The time-frequency electromagnetic method is widely used in the field of oil and gas exploration. Three-dimensional forward modeling can obtain the electromagnetic response of the three-dimensional electrical structure of subsurface, serving as an essential tool for qualitative interpretation of electromagnetic data and observation system design for electromagnetic exploration, as well as the basis for three-dimensional inversion. This paper utilizes a three-dimensional adaptive finite element forward modeling algorithm of the time-frequency electromagnetic method to solve the second-order partial differential equations that the electric field satisfies and estimate the posterior error based on the continuity conditions of the electromagnetic field.
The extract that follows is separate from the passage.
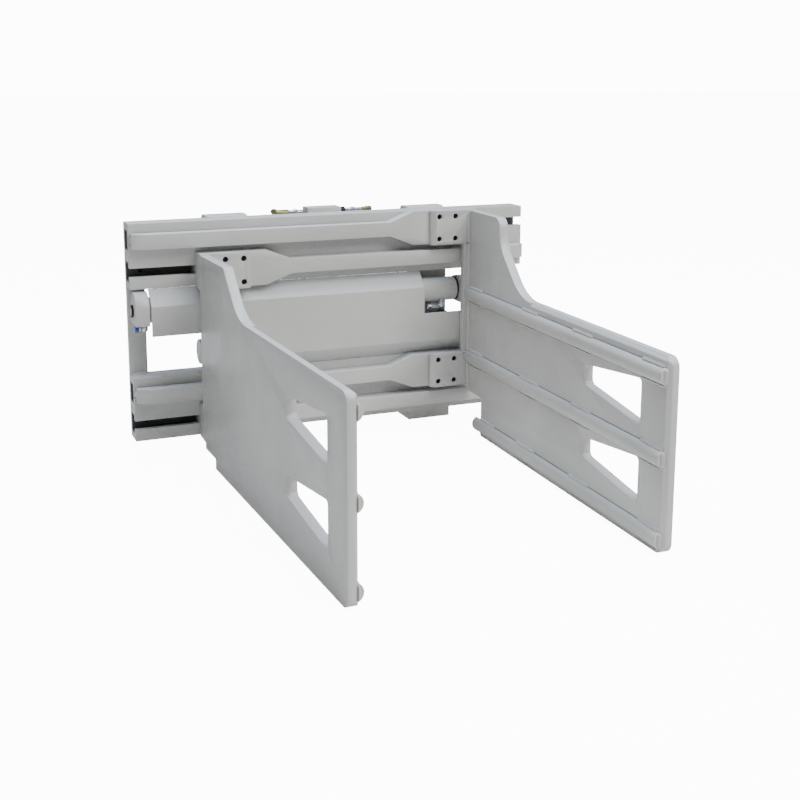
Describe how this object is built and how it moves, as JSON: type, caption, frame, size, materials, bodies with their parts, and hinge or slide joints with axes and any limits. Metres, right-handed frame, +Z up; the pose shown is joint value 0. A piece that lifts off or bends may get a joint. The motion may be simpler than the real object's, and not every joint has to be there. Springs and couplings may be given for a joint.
{
  "type": "forklift bale clamp",
  "caption": "Hydraulic bale clamp for a lift truck: opposed arm plates with ribs and windows slide sideways in a T-slot frame, driven by cylinders.",
  "frame": {"origin": "on the truck carriage face, on the centre plane, level with the seats of the upper hooks", "axes": "+Z up, the arms point along -Y away from the truck, +X to the right when looking along +Y from in front of the arms"},
  "size_m": [1.02, 1.0843, 0.575],
  "materials": {
    "grey_paint": "satin light grey enamel",
    "liner_polymer": "matte, dark filled nylon",
    "black_steel": "satin black oxide",
    "chrome_rod": "polished hard chrome",
    "bare_steel": "machined",
    "silver_zinc": "bright zinc plate",
    "yellow_zinc": "yellow-olive chromate",
    "blue_plastic": "gloss"
  },
  "bodies": {
    "frame": {"upper_rail": "grey_paint", "lower_rail": "grey_paint", "left_upright": "grey_paint", "right_upright": "grey_paint", "left_stile": "grey_paint", "right_stile": "grey_paint", "left_upper_hook": "grey_paint", "right_upper_hook": "grey_paint", "centring_lug": "grey_paint", "left_lower_hook": "grey_paint", "right_lower_hook": "grey_paint", "lower_hook_bolts": "black_steel", "upper_rail_liners": "liner_polymer", "lower_rail_liners": "liner_polymer", "liner_screws": "black_steel", "cylinder_cover": "grey_paint", "cover_spacers": "bare_steel", "cover_screws": "black_steel", "upper_base_bracket": "grey_paint", "lower_base_bracket": "grey_paint", "upper_barrel": "grey_paint", "lower_barrel": "grey_paint", "upper_gland": "black_steel", "lower_gland": "black_steel", "base_nuts": "black_steel", "port_fittings": "silver_zinc", "port_caps": "blue_plastic", "manifold_block": "grey_paint", "manifold_screws": "black_steel", "inlet_adapters": "silver_zinc", "inlet_lock_ring": "black_steel", "inlet_unions": "yellow_zinc"},
    "right_arm": {"right_plate": "grey_paint", "right_rib_top": "grey_paint", "right_rib_middle": "grey_paint", "right_rib_bottom": "grey_paint", "right_upper_bar": "grey_paint", "right_lower_bar": "grey_paint", "right_upper_block": "grey_paint", "right_lower_block": "grey_paint", "right_block_screws": "black_steel", "right_web": "grey_paint", "right_rod_lug": "grey_paint", "right_rod": "chrome_rod", "right_piston": "bare_steel", "right_rod_nut": "grey_paint"},
    "left_arm": {"left_plate": "grey_paint", "left_rib_top": "grey_paint", "left_rib_middle": "grey_paint", "left_rib_bottom": "grey_paint", "left_upper_bar": "grey_paint", "left_lower_bar": "grey_paint", "left_upper_block": "grey_paint", "left_lower_block": "grey_paint", "left_block_screws": "black_steel", "left_web": "grey_paint", "left_rod_lug": "grey_paint", "left_rod": "chrome_rod", "left_piston": "bare_steel", "left_rod_nut": "grey_paint"}
  },
  "joints": [
    {"name": "right_arm_slide", "type": "slide", "parent": "frame", "child": "right_arm", "axis": [1, 0, 0], "range_m": [0, 0.56]},
    {"name": "left_arm_slide", "type": "slide", "parent": "frame", "child": "left_arm", "axis": [-1, 0, 0], "range_m": [0, 0.56]}
  ]
}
This guides the adaptive refinement of the mesh, achieving efficient and accurate simulation of the electromagnetic response. Compared to traditional forward modeling methods, this approach effectively reduces computational load while ensuring accuracy. Numerical examples validate the accuracy and efficiency of the algorithm. Additionally, simulations of oil and gas models are conducted to analyze the sensitivity of time-frequency electromagnetic responses to reservoirs. This study provides significant reference for oil and gas exploration with the help of the time-frequency electromagnetic method.